* Short exercise
Repeat the material exactly, leaving nothing out.

* Available data
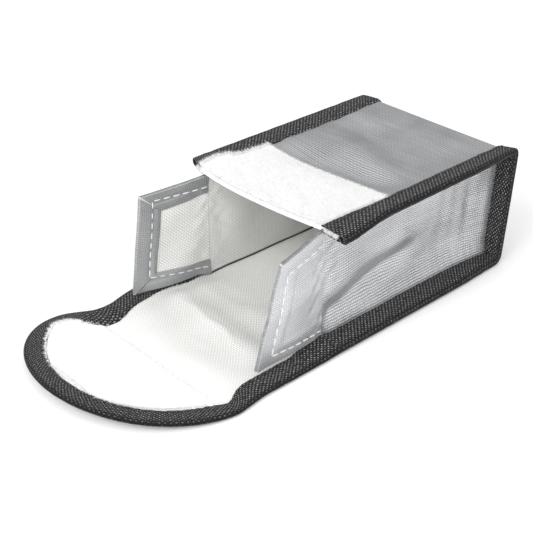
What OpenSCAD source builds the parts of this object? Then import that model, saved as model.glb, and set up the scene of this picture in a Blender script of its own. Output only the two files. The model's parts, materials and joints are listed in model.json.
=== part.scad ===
// Fire-resistant pouch for a lithium battery pack, modelled empty with its flap lying open.
// Millimetres. +X across, +Y from the mouth to the closed end, +Z up.
// The origin is on the underside of the floor, in the middle of the mouth line.
// Sewn cloth is drawn as stacked layers that touch face to face without overlapping.

/* [Pouch] */
// Width between the outer faces of the two side panels
body_w = 62; // [50:1:90]
// Length from the mouth line to the closed end
body_l = 96; // [70:1:160]
// Height over the bound edges
body_h = 47.6; // [35:0.1:70]
// Outside radius of the two bound back corners
corner_r = 4; // [3.5:0.5:10]
// How far the top panel reaches forward of the mouth line
top_lip = 2; // [1:0.1:4]

/* [Binding tape] */
// Width of the folded tape as seen from above
tape_w = 11; // [8:0.5:14]
// Width of the folded tape round the rounded end of the tongue
tongue_tape_w = 8.2; // [6:0.1:14]
// Thickness of one layer of tape
tape_t = 0.6; // [0.4:0.05:1]

/* [Cloth] */
// Thickness of the metallised outer cloth
shell_t = 0.5; // [0.3:0.05:0.8]
// Thickness of the woven lining
lining_t = 0.4; // [0.3:0.05:0.8]

/* [Flap] */
// Length of the front cover between its two folds
cover_l = 48.8; // [45:0.1:75]
// Length of the tongue beyond the upper fold
tongue_l = 39.3; // [30:0.1:50]
// Half width of the tongue at its widest
tongue_hw = 41.5; // [35:0.5:50]
// Squareness of the tongue's rounded end, where 2 is an ellipse
tongue_power = 2.87; // [2:0.01:4]
// Angle the tongue is lifted off the table as modelled
tongue_lift = 7; // [0:1:30]

/* [Side ears] */
// Length of an ear along its lower edge
ear_l = 34; // [25:1:40]
// Length of an ear along its upper edge
ear_top_l = 28; // [20:1:35]
// Angle each ear is splayed outwards as modelled
ear_splay = 9.5; // [0:0.5:20]
// Width of the hem along the free edge of an ear
ear_hem_w = 9.3; // [6:0.1:14]

/* [Closure] */
// Length of the loop strip sewn across the top panel
loop_l = 33; // [20:1:50]
// Thickness of the loop strip
loop_t = 0.9; // [0.6:0.1:1.5]
// Thickness of the hook patch on the tongue
hook_t = 1; // [0.6:0.1:1.5]

/* [Stitching] */
// Distance from one stitch to the next
stitch_pitch = 3.8; // [3:0.1:6]
// Length of one stitch
stitch_l = 2.7; // [2:0.1:4]

/* [Output] */
// Which sub-part to draw

/* [Hidden] */

SILVER = [0.72, 0.73, 0.75];
LINING = [0.9, 0.91, 0.88];
BLACK = [0.09, 0.09, 0.1];
WHITE = [0.97, 0.97, 0.97];
THREAD = [0.93, 0.93, 0.92];

eps = 0.01;
ply_t = shell_t + lining_t;
half_w = body_w / 2;
rim_x = half_w + tape_w;
tape_gap = 0.05;

// Depths of the rim's layers, measured inwards from its outer face
d_shell = tape_t;
d_lining = d_shell + shell_t;
d_side_lining = d_lining + lining_t;
d_side_shell = d_side_lining + lining_t;
d_inner_tape = d_side_shell + shell_t;
rim_t = d_inner_tape + tape_t;
core_x = rim_x - tape_t;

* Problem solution
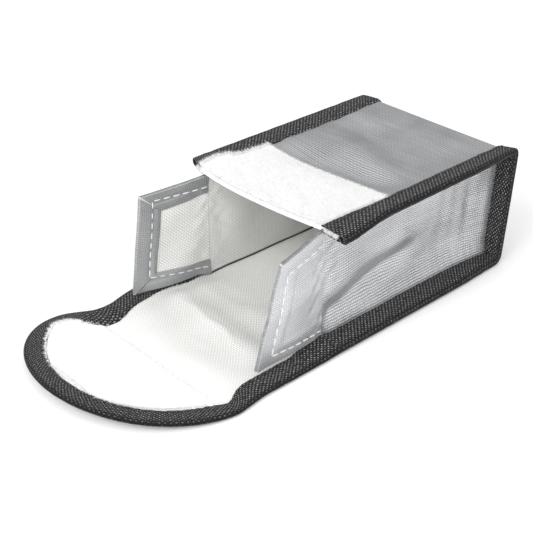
What OpenSCAD source builds the parts of this object? Then import that model, saved as model.glb, and set up the scene of this picture in a Blender script of its own. Output only the two files. The model's parts, materials and joints are listed in model.json.
=== part.scad ===
// Fire-resistant pouch for a lithium battery pack, modelled empty with its flap lying open.
// Millimetres. +X across, +Y from the mouth to the closed end, +Z up.
// The origin is on the underside of the floor, in the middle of the mouth line.
// Sewn cloth is drawn as stacked layers that touch face to face without overlapping.

/* [Pouch] */
// Width between the outer faces of the two side panels
body_w = 62; // [50:1:90]
// Length from the mouth line to the closed end
body_l = 96; // [70:1:160]
// Height over the bound edges
body_h = 47.6; // [35:0.1:70]
// Outside radius of the two bound back corners
corner_r = 4; // [3.5:0.5:10]
// How far the top panel reaches forward of the mouth line
top_lip = 2; // [1:0.1:4]

/* [Binding tape] */
// Width of the folded tape as seen from above
tape_w = 11; // [8:0.5:14]
// Width of the folded tape round the rounded end of the tongue
tongue_tape_w = 8.2; // [6:0.1:14]
// Thickness of one layer of tape
tape_t = 0.6; // [0.4:0.05:1]

/* [Cloth] */
// Thickness of the metallised outer cloth
shell_t = 0.5; // [0.3:0.05:0.8]
// Thickness of the woven lining
lining_t = 0.4; // [0.3:0.05:0.8]

/* [Flap] */
// Length of the front cover between its two folds
cover_l = 48.8; // [45:0.1:75]
// Length of the tongue beyond the upper fold
tongue_l = 39.3; // [30:0.1:50]
// Half width of the tongue at its widest
tongue_hw = 41.5; // [35:0.5:50]
// Squareness of the tongue's rounded end, where 2 is an ellipse
tongue_power = 2.87; // [2:0.01:4]
// Angle the tongue is lifted off the table as modelled
tongue_lift = 7; // [0:1:30]

/* [Side ears] */
// Length of an ear along its lower edge
ear_l = 34; // [25:1:40]
// Length of an ear along its upper edge
ear_top_l = 28; // [20:1:35]
// Angle each ear is splayed outwards as modelled
ear_splay = 9.5; // [0:0.5:20]
// Width of the hem along the free edge of an ear
ear_hem_w = 9.3; // [6:0.1:14]

/* [Closure] */
// Length of the loop strip sewn across the top panel
loop_l = 33; // [20:1:50]
// Thickness of the loop strip
loop_t = 0.9; // [0.6:0.1:1.5]
// Thickness of the hook patch on the tongue
hook_t = 1; // [0.6:0.1:1.5]

/* [Stitching] */
// Distance from one stitch to the next
stitch_pitch = 3.8; // [3:0.1:6]
// Length of one stitch
stitch_l = 2.7; // [2:0.1:4]

/* [Output] */
// Which sub-part to draw

/* [Hidden] */

SILVER = [0.72, 0.73, 0.75];
LINING = [0.9, 0.91, 0.88];
BLACK = [0.09, 0.09, 0.1];
WHITE = [0.97, 0.97, 0.97];
THREAD = [0.93, 0.93, 0.92];

eps = 0.01;
ply_t = shell_t + lining_t;
half_w = body_w / 2;
rim_x = half_w + tape_w;
tape_gap = 0.05;

// Depths of the rim's layers, measured inwards from its outer face
d_shell = tape_t;
d_lining = d_shell + shell_t;
d_side_lining = d_lining + lining_t;
d_side_shell = d_side_lining + lining_t;
d_inner_tape = d_side_shell + shell_t;
rim_t = d_inner_tape + tape_t;
core_x = rim_x - tape_t;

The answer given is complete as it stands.